Municipal lending.
Le cronache che si occupano, purtroppo, di Dexia, riportano che si tratta di una banca attiva nel municipal lending. L’attività sembrerebbe meno rischiosa di quanto in realtà sia, dal momento che Dexia è già stata salvata nel 2008 e, a quanto pare, lo sarà nuovamente in nottata, prima della riapertura delle Borse, previo accordo fra il Governo Francese e quello del Belgio (singolare coincidenza: si ritrovano un governo dopo mesi di mancato accordo fra fiamminghi e valloni, si vara il nuovo governo e si salva subito, con grane annesse, una banca).
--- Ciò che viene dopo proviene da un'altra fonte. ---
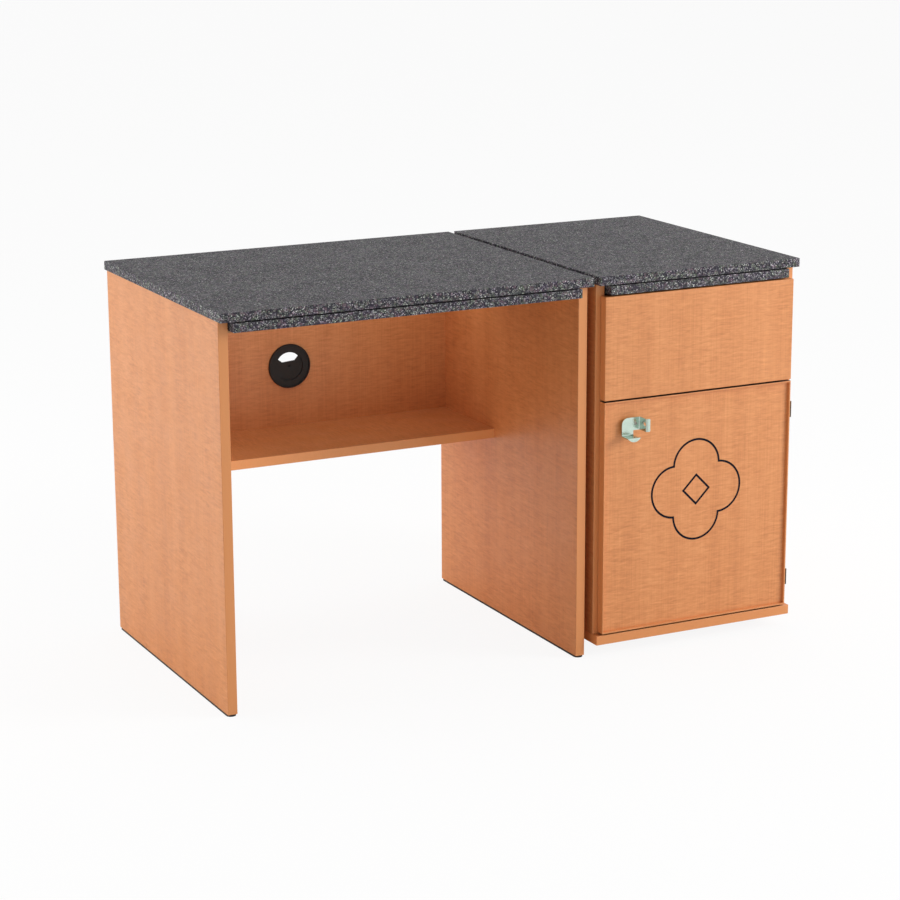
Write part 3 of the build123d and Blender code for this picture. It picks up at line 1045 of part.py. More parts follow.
with BuildPart() as hinge_door_leaves:
    for middle in HINGE_MIDDLES:
        low = middle - HINGE_HEIGHT / 2
        with BuildSketch(Plane.XY.offset(low + KNUCKLE)):
            with Locations((HINGE_X, HINGE_Y)):
                Circle(HINGE_RADIUS)
            with Locations(((FRONT_RIGHT + HINGE_X) / 2, HINGE_Y - HINGE_RADIUS + HINGE_LEAF / 2)):
                Rectangle(HINGE_X - FRONT_RIGHT + HINGE_LEAF, HINGE_LEAF)
            with Locations((HINGE_X, HINGE_Y)):
                Circle(HINGE_PIN_RADIUS + CLEARANCE, mode=Mode.SUBTRACT)
        extrude(amount=KNUCKLE)
        block((FRONT_RIGHT - HINGE_LEAF, FRONT_RIGHT), (HINGE_Y - HINGE_RADIUS, FACE_BACK),
              (low, low + HINGE_HEIGHT))
    screw_holes(DOOR_HINGE_SCREWS, HINGE_LEAF, HINGE_SCREW[1], HINGE_SCREW[2])
save(hinge_door_leaves, "hinge_door_leaves")

with BuildPart() as hinge_pins:
    with Locations(*[(HINGE_X, HINGE_Y, z) for z in HINGE_MIDDLES]):
        Cylinder(HINGE_PIN_RADIUS, HINGE_HEIGHT)
save(hinge_pins, "hinge_pins")

with BuildPart() as hinge_frame_screws:
    screws(FRAME_SCREWS, HINGE_SCREW[0], HINGE_SCREW[1], HINGE_SCREW[2])
save(hinge_frame_screws, "hinge_frame_screws")

with BuildPart() as hinge_door_screws:
    screws(DOOR_HINGE_SCREWS, HINGE_SCREW[0], HINGE_SCREW[1], HINGE_SCREW[2])
save(hinge_door_screws, "hinge_door_screws")
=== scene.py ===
import math

import bmesh
import bpy
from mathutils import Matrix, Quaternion, Vector


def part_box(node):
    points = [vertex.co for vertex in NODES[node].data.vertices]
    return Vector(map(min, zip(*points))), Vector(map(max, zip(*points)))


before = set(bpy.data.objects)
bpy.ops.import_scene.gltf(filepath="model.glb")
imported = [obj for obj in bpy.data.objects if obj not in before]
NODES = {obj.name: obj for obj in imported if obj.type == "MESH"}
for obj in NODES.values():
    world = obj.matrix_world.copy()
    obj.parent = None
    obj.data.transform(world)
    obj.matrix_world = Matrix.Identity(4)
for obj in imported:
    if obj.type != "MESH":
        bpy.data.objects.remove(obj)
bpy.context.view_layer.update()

# Looks for a kneehole desk and a cupboard pedestal. Metres, +X right, +Y back, +Z up.
MM = 0.001

# ------------------------------------------------------------------ camera
CAMERA_AZIMUTH = -26.63
CAMERA_ELEVATION = 14.17
CAMERA_ROLL = -0.24
CAMERA_DISTANCE = 5.077
CAMERA_LENS = 101.2
AIM_ABOVE_FLOOR = 0.378
AIM_LEFT_OF_MIDDLE = 0.0128
CLIP_NEAR = 0.1
CLIP_FAR = 60.0

# ------------------------------------------------------------------ colours, linear
LAMINATE = (0.745, 0.290, 0.097)
LAMINATE_DARK = (0.60, 0.210, 0.063)
LAMINATE_LIGHT = (0.86, 0.365, 0.138)
EDGE_BAND = (0.81, 0.320, 0.106)
# painted light: paler than EDGE_BAND so that the shelf's front edge looks more brightly lit
SHELF_EDGE_PAINTED_LIGHT = (0.98, 0.440, 0.160)
# painted shade: near-black for the edges seen through the gaps round the door and the drawer
GAP_SHADE_BAND = (0.020, 0.009, 0.004)
FLECK_DARK = (0.018, 0.017, 0.021)
FLECK_GROUND = (0.050, 0.047, 0.058)
FLECK_GREEN = (0.100, 0.112, 0.088)
FLECK_RED = (0.115, 0.080, 0.092)
FLECK_GREY = (0.19, 0.19, 0.205)
FLECK_PALE = (0.62, 0.62, 0.60)
TINT_PURPLE = (1.10, 0.97, 1.14)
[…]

Alcune banche tedesche con competenza territoriale nei Laender, del resto, nonostante la garanzia statale e la distorsione che essa comporta, sono state messe sotto tiro nel recente round di stress test. Pubblico è bello, come urlano le anime belle degli indignati, ma la verità è che il pubblico non solo ha finito i soldi, ma ha anche commesso stupidaggini, in proprio o per interposta persona.
Dexia aveva, ed ha tuttora al suo attivo un elevato quantitativo di titoli di stati sovrani quali Grecia, Spagna, Portogallo, Italia, oltre ad un imprecisato ammontare di titoli tossici risalenti al primo default, quello del 2008. Non si conoscono esattamente i contorni del salvataggio, i cui oneri devono essere ripartiti fra Francia e Belgio ed andranno ad influenzare il rating dei rispettivi debiti sovrani. In compenso di parla di bad bank, ovvero di un contenitore finanziario di asset tossici e di dubbia esigibilità, la cui gestione, lontana dagli occhi, rimarrà tuttavia assai vicina al cuore, lato portafoglio, dei paesi che ne sostengono l’attività. Sarebbe interessante sapere perché Dexia sia ricaduta nell’errore, ma non è questo il luogo per un tale approfondimento; in compenso il caro vecchio sistema di raccogliere il rusco e portarlo in un’altra stanza, oppure nei cassonetti o nelle discariche altrui, ovvero la bad bank, funziona sempre.